Short task: Please give the data below again in full, exactly as it stands.

Data:
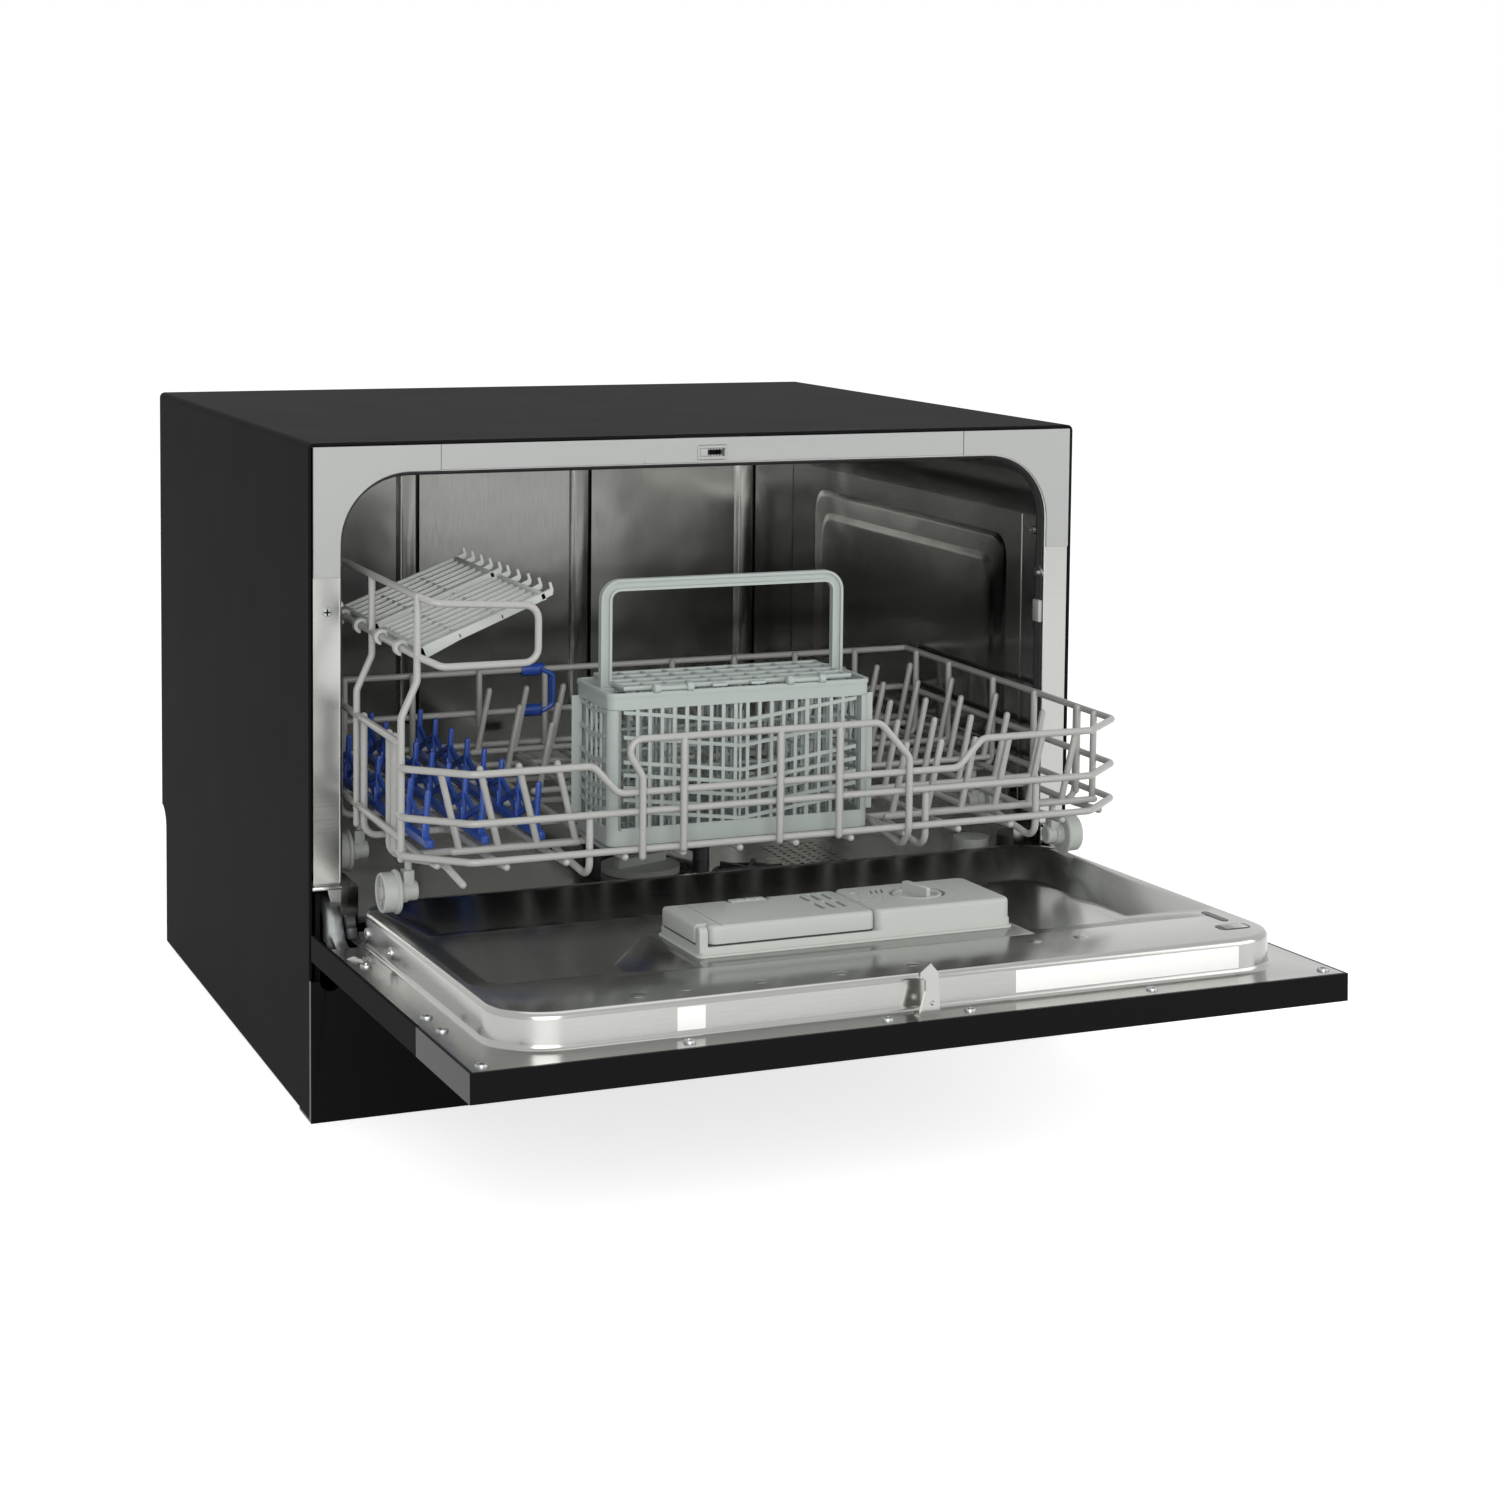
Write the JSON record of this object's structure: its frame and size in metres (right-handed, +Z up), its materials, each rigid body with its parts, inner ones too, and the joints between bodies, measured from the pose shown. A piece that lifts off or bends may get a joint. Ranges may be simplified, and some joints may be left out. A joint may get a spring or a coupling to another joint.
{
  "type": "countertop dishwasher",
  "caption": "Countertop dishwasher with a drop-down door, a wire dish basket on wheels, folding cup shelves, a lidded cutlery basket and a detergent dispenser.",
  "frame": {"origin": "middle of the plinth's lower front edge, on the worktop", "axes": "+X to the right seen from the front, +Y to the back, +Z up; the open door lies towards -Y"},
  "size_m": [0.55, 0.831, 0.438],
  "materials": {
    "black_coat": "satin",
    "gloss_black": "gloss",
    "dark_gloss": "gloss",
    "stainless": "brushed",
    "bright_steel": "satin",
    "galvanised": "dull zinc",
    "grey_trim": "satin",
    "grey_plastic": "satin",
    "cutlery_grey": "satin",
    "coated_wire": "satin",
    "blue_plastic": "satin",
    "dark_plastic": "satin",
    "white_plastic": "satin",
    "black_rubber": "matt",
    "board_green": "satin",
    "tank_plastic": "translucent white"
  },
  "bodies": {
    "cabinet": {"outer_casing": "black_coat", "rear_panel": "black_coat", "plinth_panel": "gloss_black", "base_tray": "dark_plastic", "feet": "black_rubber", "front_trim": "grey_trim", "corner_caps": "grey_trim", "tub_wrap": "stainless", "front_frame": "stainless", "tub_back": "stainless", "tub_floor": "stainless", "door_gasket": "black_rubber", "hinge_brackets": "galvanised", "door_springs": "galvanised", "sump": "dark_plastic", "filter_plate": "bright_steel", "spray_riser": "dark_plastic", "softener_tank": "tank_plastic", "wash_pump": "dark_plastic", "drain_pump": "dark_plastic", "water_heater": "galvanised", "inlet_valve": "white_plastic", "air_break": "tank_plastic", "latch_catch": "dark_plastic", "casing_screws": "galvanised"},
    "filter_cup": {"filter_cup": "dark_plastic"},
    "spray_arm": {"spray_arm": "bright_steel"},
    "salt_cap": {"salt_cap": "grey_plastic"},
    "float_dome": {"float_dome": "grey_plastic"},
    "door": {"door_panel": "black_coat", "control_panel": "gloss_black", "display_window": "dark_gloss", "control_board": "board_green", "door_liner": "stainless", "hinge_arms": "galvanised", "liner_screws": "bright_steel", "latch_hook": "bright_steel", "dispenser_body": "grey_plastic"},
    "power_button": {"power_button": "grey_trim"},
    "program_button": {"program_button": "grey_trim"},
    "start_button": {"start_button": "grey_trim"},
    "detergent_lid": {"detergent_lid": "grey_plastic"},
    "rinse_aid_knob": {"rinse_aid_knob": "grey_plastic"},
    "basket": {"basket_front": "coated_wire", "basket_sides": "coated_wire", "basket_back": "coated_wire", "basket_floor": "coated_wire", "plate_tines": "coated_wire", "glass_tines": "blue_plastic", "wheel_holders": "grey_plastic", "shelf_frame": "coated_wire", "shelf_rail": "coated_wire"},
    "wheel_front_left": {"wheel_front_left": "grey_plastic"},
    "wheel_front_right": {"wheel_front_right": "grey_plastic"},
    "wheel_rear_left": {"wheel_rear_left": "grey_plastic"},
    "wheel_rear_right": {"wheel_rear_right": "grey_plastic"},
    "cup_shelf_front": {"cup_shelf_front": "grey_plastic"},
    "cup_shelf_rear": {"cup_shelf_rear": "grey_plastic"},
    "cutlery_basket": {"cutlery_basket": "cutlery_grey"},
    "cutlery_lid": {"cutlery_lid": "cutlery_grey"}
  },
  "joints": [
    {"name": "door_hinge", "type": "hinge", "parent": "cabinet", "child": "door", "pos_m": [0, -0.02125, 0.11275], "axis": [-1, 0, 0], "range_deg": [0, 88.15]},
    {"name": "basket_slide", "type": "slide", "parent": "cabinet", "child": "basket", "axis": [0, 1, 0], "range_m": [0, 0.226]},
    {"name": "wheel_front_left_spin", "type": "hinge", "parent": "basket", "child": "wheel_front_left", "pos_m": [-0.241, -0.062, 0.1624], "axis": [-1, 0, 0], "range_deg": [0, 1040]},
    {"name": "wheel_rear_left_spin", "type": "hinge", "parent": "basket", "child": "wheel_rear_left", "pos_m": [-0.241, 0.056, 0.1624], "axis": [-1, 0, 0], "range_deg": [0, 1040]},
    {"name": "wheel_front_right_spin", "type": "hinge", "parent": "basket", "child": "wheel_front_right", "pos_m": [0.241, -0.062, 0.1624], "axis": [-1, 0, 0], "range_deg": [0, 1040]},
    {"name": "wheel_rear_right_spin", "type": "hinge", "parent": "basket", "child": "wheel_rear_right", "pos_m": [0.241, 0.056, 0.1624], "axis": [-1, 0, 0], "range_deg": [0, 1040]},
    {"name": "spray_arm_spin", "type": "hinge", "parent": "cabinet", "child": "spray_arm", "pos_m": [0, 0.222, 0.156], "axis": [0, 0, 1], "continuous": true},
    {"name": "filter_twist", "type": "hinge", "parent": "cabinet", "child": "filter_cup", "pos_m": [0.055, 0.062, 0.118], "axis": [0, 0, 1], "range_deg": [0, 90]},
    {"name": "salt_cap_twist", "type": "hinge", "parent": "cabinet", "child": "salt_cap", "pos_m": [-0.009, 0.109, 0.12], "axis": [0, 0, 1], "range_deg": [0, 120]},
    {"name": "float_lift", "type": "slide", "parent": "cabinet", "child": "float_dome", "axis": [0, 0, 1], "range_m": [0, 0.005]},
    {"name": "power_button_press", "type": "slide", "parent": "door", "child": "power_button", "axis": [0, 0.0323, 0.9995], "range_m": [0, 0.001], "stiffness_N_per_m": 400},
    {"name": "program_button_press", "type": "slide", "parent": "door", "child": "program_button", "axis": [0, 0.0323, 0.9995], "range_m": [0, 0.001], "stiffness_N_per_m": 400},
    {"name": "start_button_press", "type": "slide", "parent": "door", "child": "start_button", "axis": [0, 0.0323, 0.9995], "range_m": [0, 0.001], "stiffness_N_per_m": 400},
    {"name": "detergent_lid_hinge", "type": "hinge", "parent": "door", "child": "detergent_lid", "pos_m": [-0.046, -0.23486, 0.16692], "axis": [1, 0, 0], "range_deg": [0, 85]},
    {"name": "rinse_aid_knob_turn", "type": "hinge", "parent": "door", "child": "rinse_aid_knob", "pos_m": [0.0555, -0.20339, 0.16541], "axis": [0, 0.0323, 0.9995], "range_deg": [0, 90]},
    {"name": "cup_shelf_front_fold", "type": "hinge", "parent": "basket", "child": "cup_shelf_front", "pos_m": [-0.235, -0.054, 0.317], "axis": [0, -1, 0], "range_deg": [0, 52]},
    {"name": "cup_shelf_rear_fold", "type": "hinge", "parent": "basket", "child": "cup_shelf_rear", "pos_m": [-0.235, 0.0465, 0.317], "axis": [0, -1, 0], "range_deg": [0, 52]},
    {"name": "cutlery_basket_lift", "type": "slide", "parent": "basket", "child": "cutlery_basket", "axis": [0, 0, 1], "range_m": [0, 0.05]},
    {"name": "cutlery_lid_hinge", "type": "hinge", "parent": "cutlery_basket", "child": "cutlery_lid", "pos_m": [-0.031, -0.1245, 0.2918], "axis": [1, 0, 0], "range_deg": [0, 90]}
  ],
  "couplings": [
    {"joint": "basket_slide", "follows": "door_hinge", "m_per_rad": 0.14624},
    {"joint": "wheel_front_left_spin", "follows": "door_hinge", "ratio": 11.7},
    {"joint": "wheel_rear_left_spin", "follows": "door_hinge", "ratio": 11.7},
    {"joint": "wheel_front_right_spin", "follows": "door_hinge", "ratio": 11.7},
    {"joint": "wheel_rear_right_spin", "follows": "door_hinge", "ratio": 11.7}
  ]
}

Exercise result:
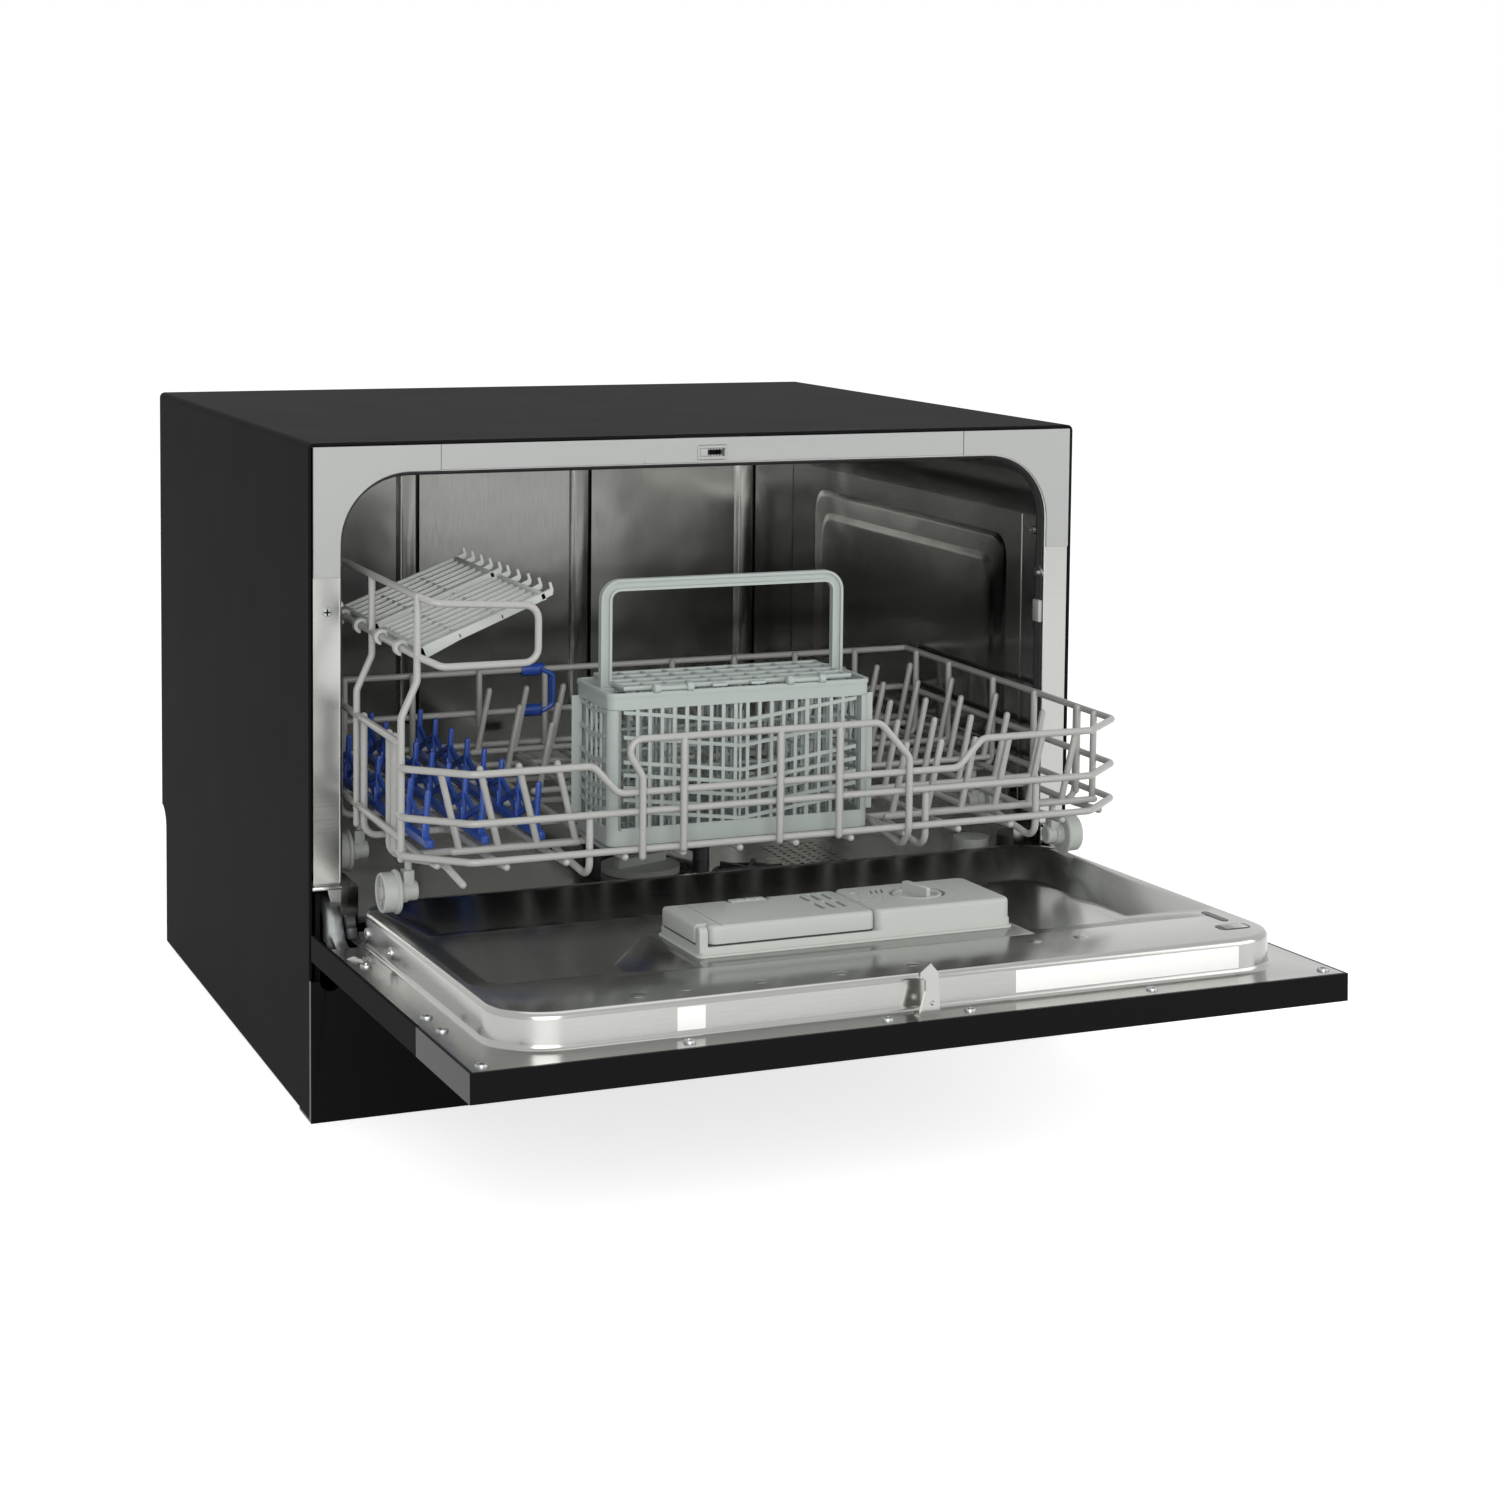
Write the JSON record of this object's structure: its frame and size in metres (right-handed, +Z up), its materials, each rigid body with its parts, inner ones too, and the joints between bodies, measured from the pose shown. A piece that lifts off or bends may get a joint. Ranges may be simplified, and some joints may be left out. A joint may get a spring or a coupling to another joint.
{
  "type": "countertop dishwasher",
  "caption": "Countertop dishwasher with a drop-down door, a wire dish basket on wheels, folding cup shelves, a lidded cutlery basket and a detergent dispenser.",
  "frame": {"origin": "middle of the plinth's lower front edge, on the worktop", "axes": "+X to the right seen from the front, +Y to the back, +Z up; the open door lies towards -Y"},
  "size_m": [0.55, 0.831, 0.438],
  "materials": {
    "black_coat": "satin",
    "gloss_black": "gloss",
    "dark_gloss": "gloss",
    "stainless": "brushed",
    "bright_steel": "satin",
    "galvanised": "dull zinc",
    "grey_trim": "satin",
    "grey_plastic": "satin",
    "cutlery_grey": "satin",
    "coated_wire": "satin",
    "blue_plastic": "satin",
    "dark_plastic": "satin",
    "white_plastic": "satin",
    "black_rubber": "matt",
    "board_green": "satin",
    "tank_plastic": "translucent white"
  },
  "bodies": {
    "cabinet": {"outer_casing": "black_coat", "rear_panel": "black_coat", "plinth_panel": "gloss_black", "base_tray": "dark_plastic", "feet": "black_rubber", "front_trim": "grey_trim", "corner_caps": "grey_trim", "tub_wrap": "stainless", "front_frame": "stainless", "tub_back": "stainless", "tub_floor": "stainless", "door_gasket": "black_rubber", "hinge_brackets": "galvanised", "door_springs": "galvanised", "sump": "dark_plastic", "filter_plate": "bright_steel", "spray_riser": "dark_plastic", "softener_tank": "tank_plastic", "wash_pump": "dark_plastic", "drain_pump": "dark_plastic", "water_heater": "galvanised", "inlet_valve": "white_plastic", "air_break": "tank_plastic", "latch_catch": "dark_plastic", "casing_screws": "galvanised"},
    "filter_cup": {"filter_cup": "dark_plastic"},
    "spray_arm": {"spray_arm": "bright_steel"},
    "salt_cap": {"salt_cap": "grey_plastic"},
    "float_dome": {"float_dome": "grey_plastic"},
    "door": {"door_panel": "black_coat", "control_panel": "gloss_black", "display_window": "dark_gloss", "control_board": "board_green", "door_liner": "stainless", "hinge_arms": "galvanised", "liner_screws": "bright_steel", "latch_hook": "bright_steel", "dispenser_body": "grey_plastic"},
    "power_button": {"power_button": "grey_trim"},
    "program_button": {"program_button": "grey_trim"},
    "start_button": {"start_button": "grey_trim"},
    "detergent_lid": {"detergent_lid": "grey_plastic"},
    "rinse_aid_knob": {"rinse_aid_knob": "grey_plastic"},
    "basket": {"basket_front": "coated_wire", "basket_sides": "coated_wire", "basket_back": "coated_wire", "basket_floor": "coated_wire", "plate_tines": "coated_wire", "glass_tines": "blue_plastic", "wheel_holders": "grey_plastic", "shelf_frame": "coated_wire", "shelf_rail": "coated_wire"},
    "wheel_front_left": {"wheel_front_left": "grey_plastic"},
    "wheel_front_right": {"wheel_front_right": "grey_plastic"},
    "wheel_rear_left": {"wheel_rear_left": "grey_plastic"},
    "wheel_rear_right": {"wheel_rear_right": "grey_plastic"},
    "cup_shelf_front": {"cup_shelf_front": "grey_plastic"},
    "cup_shelf_rear": {"cup_shelf_rear": "grey_plastic"},
    "cutlery_basket": {"cutlery_basket": "cutlery_grey"},
    "cutlery_lid": {"cutlery_lid": "cutlery_grey"}
  },
  "joints": [
    {"name": "door_hinge", "type": "hinge", "parent": "cabinet", "child": "door", "pos_m": [0, -0.02125, 0.11275], "axis": [-1, 0, 0], "range_deg": [0, 88.15]},
    {"name": "basket_slide", "type": "slide", "parent": "cabinet", "child": "basket", "axis": [0, 1, 0], "range_m": [0, 0.226]},
    {"name": "wheel_front_left_spin", "type": "hinge", "parent": "basket", "child": "wheel_front_left", "pos_m": [-0.241, -0.062, 0.1624], "axis": [-1, 0, 0], "range_deg": [0, 1040]},
    {"name": "wheel_rear_left_spin", "type": "hinge", "parent": "basket", "child": "wheel_rear_left", "pos_m": [-0.241, 0.056, 0.1624], "axis": [-1, 0, 0], "range_deg": [0, 1040]},
    {"name": "wheel_front_right_spin", "type": "hinge", "parent": "basket", "child": "wheel_front_right", "pos_m": [0.241, -0.062, 0.1624], "axis": [-1, 0, 0], "range_deg": [0, 1040]},
    {"name": "wheel_rear_right_spin", "type": "hinge", "parent": "basket", "child": "wheel_rear_right", "pos_m": [0.241, 0.056, 0.1624], "axis": [-1, 0, 0], "range_deg": [0, 1040]},
    {"name": "spray_arm_spin", "type": "hinge", "parent": "cabinet", "child": "spray_arm", "pos_m": [0, 0.222, 0.156], "axis": [0, 0, 1], "continuous": true},
    {"name": "filter_twist", "type": "hinge", "parent": "cabinet", "child": "filter_cup", "pos_m": [0.055, 0.062, 0.118], "axis": [0, 0, 1], "range_deg": [0, 90]},
    {"name": "salt_cap_twist", "type": "hinge", "parent": "cabinet", "child": "salt_cap", "pos_m": [-0.009, 0.109, 0.12], "axis": [0, 0, 1], "range_deg": [0, 120]},
    {"name": "float_lift", "type": "slide", "parent": "cabinet", "child": "float_dome", "axis": [0, 0, 1], "range_m": [0, 0.005]},
    {"name": "power_button_press", "type": "slide", "parent": "door", "child": "power_button", "axis": [0, 0.0323, 0.9995], "range_m": [0, 0.001], "stiffness_N_per_m": 400},
    {"name": "program_button_press", "type": "slide", "parent": "door", "child": "program_button", "axis": [0, 0.0323, 0.9995], "range_m": [0, 0.001], "stiffness_N_per_m": 400},
    {"name": "start_button_press", "type": "slide", "parent": "door", "child": "start_button", "axis": [0, 0.0323, 0.9995], "range_m": [0, 0.001], "stiffness_N_per_m": 400},
    {"name": "detergent_lid_hinge", "type": "hinge", "parent": "door", "child": "detergent_lid", "pos_m": [-0.046, -0.23486, 0.16692], "axis": [1, 0, 0], "range_deg": [0, 85]},
    {"name": "rinse_aid_knob_turn", "type": "hinge", "parent": "door", "child": "rinse_aid_knob", "pos_m": [0.0555, -0.20339, 0.16541], "axis": [0, 0.0323, 0.9995], "range_deg": [0, 90]},
    {"name": "cup_shelf_front_fold", "type": "hinge", "parent": "basket", "child": "cup_shelf_front", "pos_m": [-0.235, -0.054, 0.317], "axis": [0, -1, 0], "range_deg": [0, 52]},
    {"name": "cup_shelf_rear_fold", "type": "hinge", "parent": "basket", "child": "cup_shelf_rear", "pos_m": [-0.235, 0.0465, 0.317], "axis": [0, -1, 0], "range_deg": [0, 52]},
    {"name": "cutlery_basket_lift", "type": "slide", "parent": "basket", "child": "cutlery_basket", "axis": [0, 0, 1], "range_m": [0, 0.05]},
    {"name": "cutlery_lid_hinge", "type": "hinge", "parent": "cutlery_basket", "child": "cutlery_lid", "pos_m": [-0.031, -0.1245, 0.2918], "axis": [1, 0, 0], "range_deg": [0, 90]}
  ],
  "couplings": [
    {"joint": "basket_slide", "follows": "door_hinge", "m_per_rad": 0.14624},
    {"joint": "wheel_front_left_spin", "follows": "door_hinge", "ratio": 11.7},
    {"joint": "wheel_rear_left_spin", "follows": "door_hinge", "ratio": 11.7},
    {"joint": "wheel_front_right_spin", "follows": "door_hinge", "ratio": 11.7},
    {"joint": "wheel_rear_right_spin", "follows": "door_hinge", "ratio": 11.7}
  ]
}